For features that need server-side configuration (smart-LOBs, logged transactions), see [`docs/DECISION_LOG.md`](docs/DECISION_LOG.md):
- Phase 7 — logged-DB transactions
- Phase 8 — BYTE/TEXT (needs blobspace)
- Phase 10/11 — BLOB/CLOB (needs sbspace + `SBSPACENAME` config + level-0 archive)
## Performance
Single-connection benchmarks against the dev container on loopback:
| Operation | Mean | Throughput |
|---|---:|---:|
| `decode(int)` per cell | 139 ns | 7.2M ops/sec |
| `parse_tuple_payload` per row (5 cols) | 1.4 µs | 715K rows/sec |
| `SELECT 1` round-trip | ~140 µs | ~7K queries/sec |
| 1000-row SELECT | ~1.0 ms | ~990K rows/sec sustained |
| `executemany(1000)` in transaction | 32 ms | **~31,000 rows/sec** |
| Pool acquire + query + release | 295 µs | ~3.4K queries/sec |
| Cold connect (login handshake) | 11 ms | ~90 connections/sec |
**Performance gotcha**: `executemany(...)` under `autocommit=True` is **53× slower** than the same call inside a single transaction (server flushes the transaction log per row). For bulk loads, `autocommit=False` (default) + `conn.commit()` at the end. See [`docs/USAGE.md`](docs/USAGE.md) for the full performance tips section.
## Standards & guarantees
* **PEP 249** (DB-API 2.0): `connect()`, `Connection`, `Cursor`, `description`, `rowcount`, exception hierarchy
* **`paramstyle = "numeric"`** (Informix's native ESQL/C convention; `?` and `:1` both work)
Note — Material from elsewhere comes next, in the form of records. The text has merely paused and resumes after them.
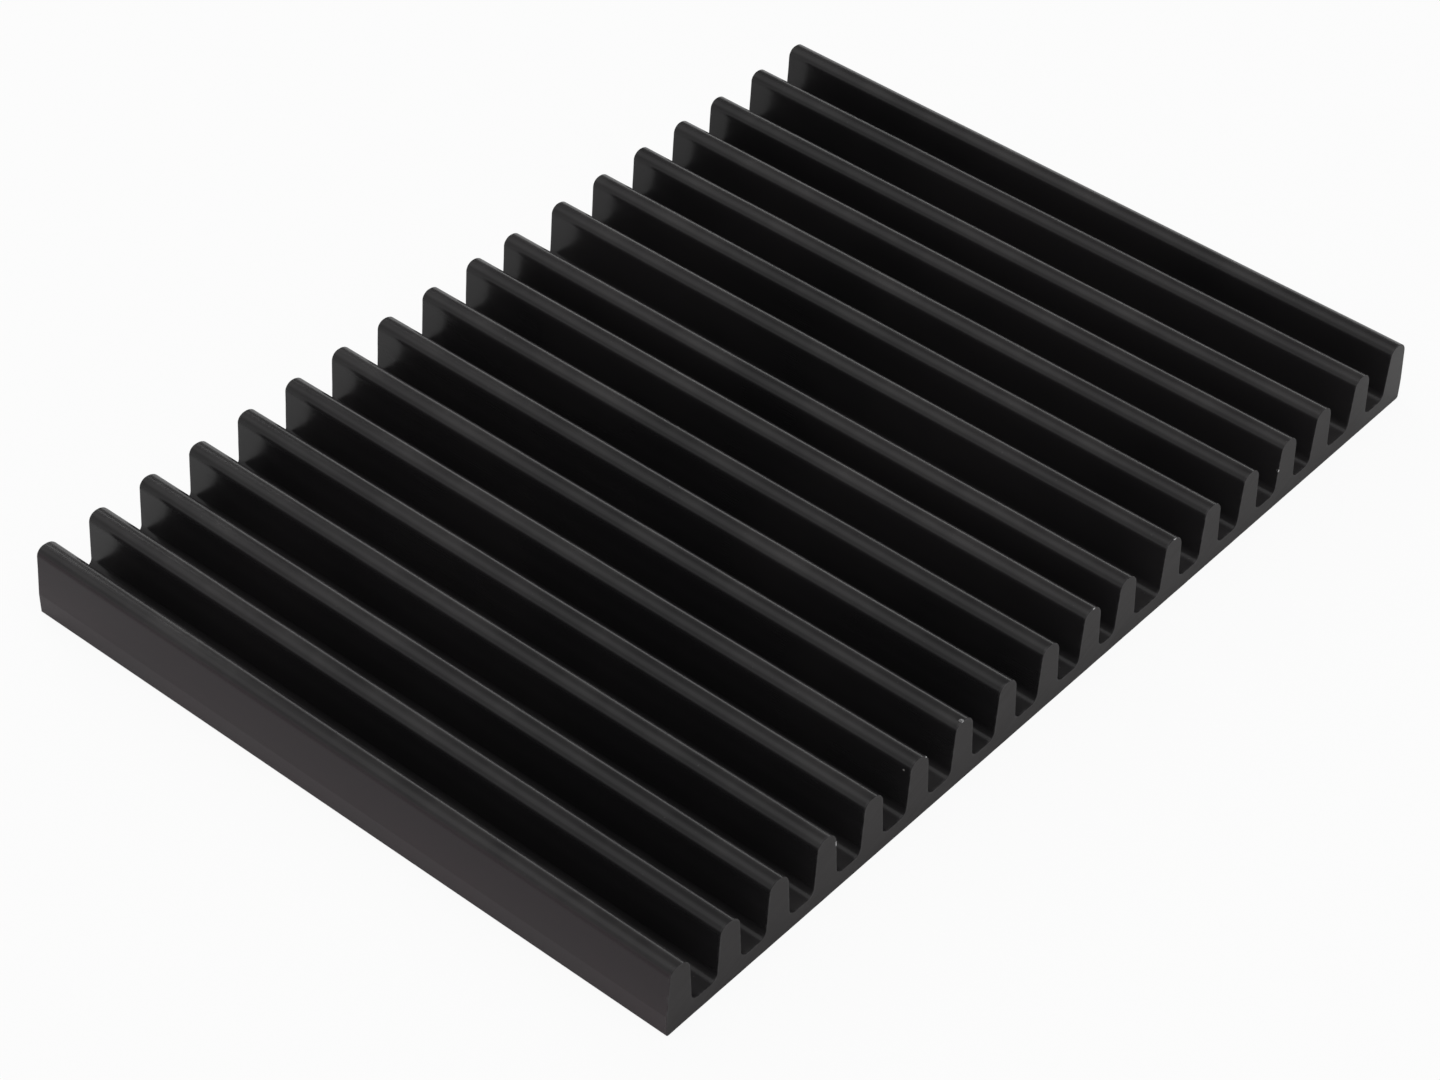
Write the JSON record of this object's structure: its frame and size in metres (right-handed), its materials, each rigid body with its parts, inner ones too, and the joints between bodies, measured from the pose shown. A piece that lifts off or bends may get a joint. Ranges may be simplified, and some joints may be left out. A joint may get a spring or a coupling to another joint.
{
  "type": "extruded heat sink",
  "caption": "Black anodised aluminium heat sink with a flat rectangular base and a row of low, straight, tapered cooling fins, cut from one extrusion.",
  "frame": {"origin": "centre of the flat underside of the base", "axes": "+X across the row of fins, +Y along the fins, +Z from the underside to the fin tips"},
  "size_m": [0.1438, 0.1, 0.01],
  "materials": {
    "black_anodised_aluminium": "satin black anodised"
  },
  "bodies": {
    "root": {"heat_sink": "black_anodised_aluminium"}
  },
  "joints": []
}
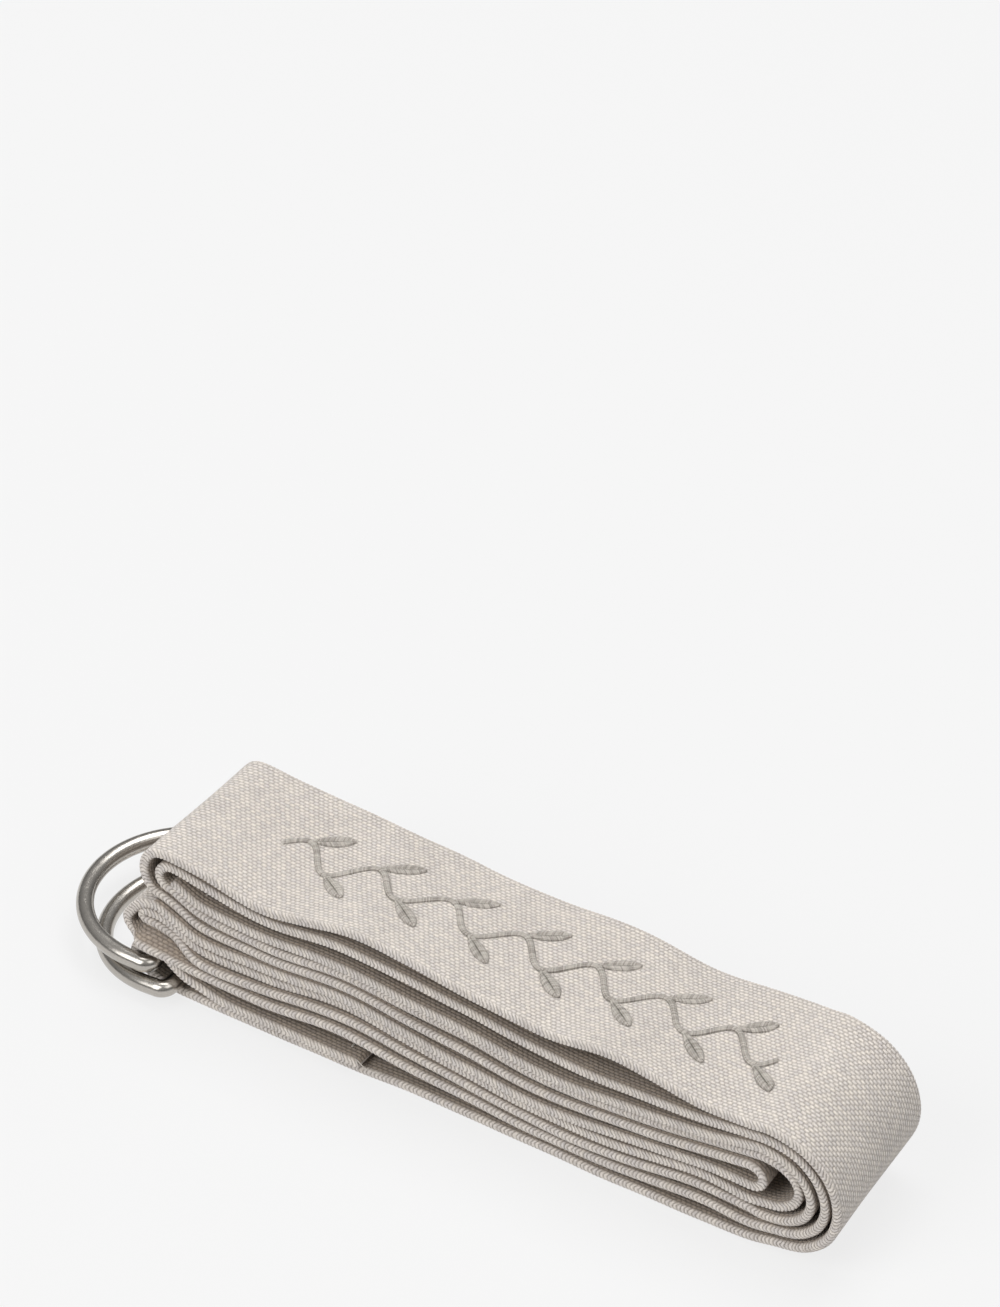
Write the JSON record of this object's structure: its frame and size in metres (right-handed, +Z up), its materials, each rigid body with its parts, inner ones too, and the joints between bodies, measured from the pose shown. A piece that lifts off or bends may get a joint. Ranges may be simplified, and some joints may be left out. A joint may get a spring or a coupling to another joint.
{
  "type": "stretching strap",
  "caption": "Flat woven stretching strap folded into a bundle, with a pair of D-rings in a sewn loop at one end.",
  "frame": {"origin": "on the surface that the folded strap lies on, under the middle of its bounding box", "axes": "+X along the folds away from the rings, +Y across the webbing, +Z up"},
  "size_m": [0.1972, 0.0478, 0.037],
  "materials": {
    "cotton_webbing": "thick plain-woven cotton webbing, undyed, matte",
    "nickel_rings": "satin nickel plate on steel wire",
    "seam_thread": "twisted polyester sewing thread, matte",
    "embroidery_thread": "satin stitch in tonal rayon thread, slight sheen"
  },
  "bodies": {
    "strap": {"webbing": "cotton_webbing", "ring_seam_stitching": "seam_thread", "tail_hem_stitching": "seam_thread", "embroidered_sprig": "embroidery_thread"},
    "upper_ring": {"d_ring_upper": "nickel_rings"},
    "lower_ring": {"d_ring_lower": "nickel_rings"}
  },
  "joints": [
    {"name": "upper_ring_swing", "type": "hinge", "parent": "strap", "child": "upper_ring", "pos_m": [-0.0717, 0, 0.00805], "axis": [0, 1, 0], "range_deg": [0, 25]},
    {"name": "lower_ring_lift", "type": "hinge", "parent": "strap", "child": "lower_ring", "pos_m": [-0.06724, 0, 0.0042], "axis": [0, 1, 0], "range_deg": [0, 3]}
  ]
}
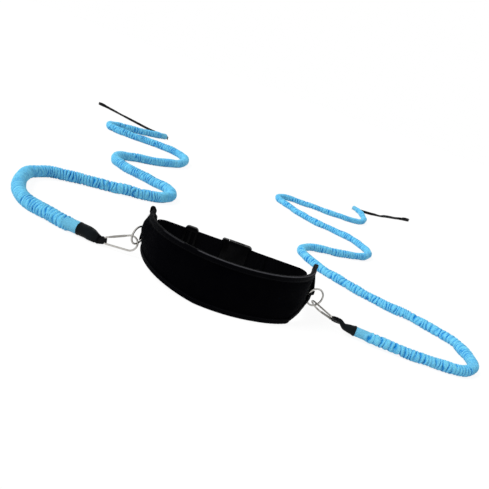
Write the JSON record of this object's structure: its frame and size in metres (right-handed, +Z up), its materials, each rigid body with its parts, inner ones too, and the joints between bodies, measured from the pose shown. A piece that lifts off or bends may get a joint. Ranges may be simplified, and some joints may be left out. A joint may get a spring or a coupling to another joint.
{
  "type": "resistance sprint trainer",
  "caption": "Padded waist belt with a rear strap and side-release buckle, with long sleeved elastic cords snap-hooked to rings on its flanks and webbing straps at their far ends.",
  "frame": {"origin": "centre of the belt's footprint, on the floor that the belt and the cords lie on", "axes": "+Z up, the belt's front towards -Y, +X to the belt's right as seen from the front"},
  "size_m": [1.7133, 2.1228, 0.0965],
  "materials": {
    "shell_fabric": "black woven nylon with a faint satin sheen",
    "lining_fabric": "black brushed lining",
    "foam": "closed-cell foam padding",
    "pale_binding": "black folded binding tape with a thin grey line along its fold",
    "dark_binding": "black folded binding tape",
    "webbing": "black woven webbing",
    "nickel_steel": "nickel-plated steel wire",
    "pin_steel": "plain steel",
    "buckle_plastic": "black moulded acetal",
    "cuff_rubber": "black moulded rubber",
    "ferrule_metal": "crimped aluminium",
    "elastic_rubber": "solid latex cord",
    "blue_fabric": "sky blue ruched woven nylon"
  },
  "bodies": {
    "belt": {"front_panel_shell": "shell_fabric", "panel_lining": "lining_fabric", "panel_foam": "foam", "top_edge_binding": "pale_binding", "bottom_edge_binding": "dark_binding", "left_end_binding": "dark_binding", "right_end_binding": "dark_binding", "left_ring_loop": "webbing", "right_ring_loop": "webbing", "left_rear_strap": "webbing", "right_rear_strap": "webbing", "buckle_socket": "buckle_plastic", "left_cuff": "cuff_rubber", "right_cuff": "cuff_rubber", "left_cuff_loop": "webbing", "right_cuff_loop": "webbing", "left_near_ferrule": "ferrule_metal", "right_near_ferrule": "ferrule_metal", "left_far_ferrule": "ferrule_metal", "right_far_ferrule": "ferrule_metal", "left_elastic_cord": "elastic_rubber", "right_elastic_cord": "elastic_rubber", "left_sleeve": "blue_fabric", "right_sleeve": "blue_fabric", "left_far_strap": "webbing", "right_far_strap": "webbing"},
    "left_ring_body": {"left_ring": "nickel_steel"},
    "right_ring_body": {"right_ring": "nickel_steel"},
    "left_hook_body": {"left_hook": "nickel_steel", "left_gate_pin": "pin_steel"},
    "right_hook_body": {"right_hook": "nickel_steel", "right_gate_pin": "pin_steel"},
    "left_gate_body": {"left_hook_gate": "nickel_steel", "left_gate_spring": "pin_steel"},
    "right_gate_body": {"right_hook_gate": "nickel_steel", "right_gate_spring": "pin_steel"},
    "buckle_tongue": {"buckle_plug": "buckle_plastic", "adjuster_webbing": "webbing", "strap_slider": "buckle_plastic"},
    "upper_prong": {"buckle_prong_upper": "buckle_plastic"},
    "lower_prong": {"buckle_prong_lower": "buckle_plastic"}
  },
  "joints": [
    {"name": "left_ring_swing", "type": "hinge", "parent": "belt", "child": "left_ring_body", "pos_m": [-0.17794, 0.05192, 0.0428], "axis": [0, 0, 1], "range_deg": [-12, 0]},
    {"name": "right_ring_swing", "type": "hinge", "parent": "belt", "child": "right_ring_body", "pos_m": [0.161, 0.05192, 0.0362], "axis": [0, 0, 1], "range_deg": [0, 12]},
    {"name": "left_hook_swing", "type": "hinge", "parent": "belt", "child": "left_hook_body", "pos_m": [-0.24189, 0.02979, 0.01234], "axis": [-0.2368, 0.2891, 0.9275], "range_deg": [-8, 0]},
    {"name": "right_hook_swing", "type": "hinge", "parent": "belt", "child": "right_hook_body", "pos_m": [0.21993, 0.03511, 0.01558], "axis": [0.5996, 0.4749, -0.6442], "range_deg": [0, 8]},
    {"name": "left_gate_swing", "type": "hinge", "parent": "left_hook_body", "child": "left_gate_body", "pos_m": [-0.23419, 0.03281, 0.02179], "axis": [-0.0067, 0.9542, -0.2991], "range_deg": [0, 20], "stiffness_Nm_per_rad": 0.12, "springref_deg": -17.19},
    {"name": "right_gate_swing", "type": "hinge", "parent": "right_hook_body", "child": "right_gate_body", "pos_m": [0.2185, 0.04652, 0.01054], "axis": [0.5041, 0.4011, 0.7649], "range_deg": [0, 20], "stiffness_Nm_per_rad": 0.12, "springref_deg": -17.19},
    {"name": "buckle_slide", "type": "slide", "parent": "belt", "child": "buckle_tongue", "axis": [-1, 0, 0], "range_m": [0, 0.037], "deforming": ["buckle_prong_upper", "buckle_prong_lower"]},
    {"name": "upper_prong_squeeze", "type": "hinge", "parent": "buckle_tongue", "child": "upper_prong", "pos_m": [-0.02097, 0.08515, 0.0715], "axis": [0, 1, 0], "range_deg": [0, 6], "stiffness_Nm_per_rad": 2},
    {"name": "lower_prong_squeeze", "type": "hinge", "parent": "buckle_tongue", "child": "lower_prong", "pos_m": [-0.02097, 0.08515, 0.0285], "axis": [0, -1, 0], "range_deg": [0, 6], "stiffness_Nm_per_rad": 2}
  ],
  "couplings": [
    {"joint": "lower_prong_squeeze", "follows": "upper_prong_squeeze", "ratio": 1}
  ]
}
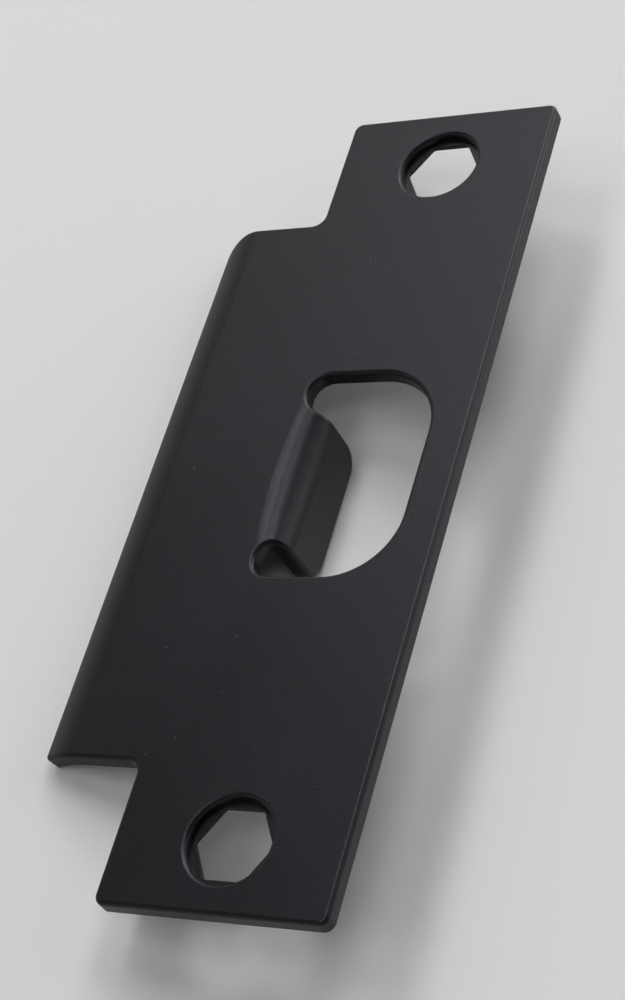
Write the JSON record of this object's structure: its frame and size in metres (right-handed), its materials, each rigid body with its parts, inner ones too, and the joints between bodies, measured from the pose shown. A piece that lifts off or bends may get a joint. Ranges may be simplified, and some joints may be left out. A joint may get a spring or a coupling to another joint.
{
  "type": "door strike plate",
  "caption": "Folded sheet-steel strike plate with a curved lip, a latch opening with a bent-down tab, and recessed hexagonal screw holes.",
  "frame": {"origin": "midway between the two screw holes, on the plate's face", "axes": "+Z out of the face, +Y along the plate, -X towards the lip"},
  "size_m": [0.0468, 0.1238, 0.0116],
  "materials": {
    "coated_steel": "satin black powder coat"
  },
  "bodies": {
    "root": {"strike_plate": "coated_steel"}
  },
  "joints": []
}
* **Threadsafety = 1**: threads may share the module but not connections; the pool gives per-thread connection access. Phase 27 added a per-connection wire lock that makes accidental sharing safe (interleaved PDUs serialize correctly), but PEP 249 advice still holds — give each thread its own connection.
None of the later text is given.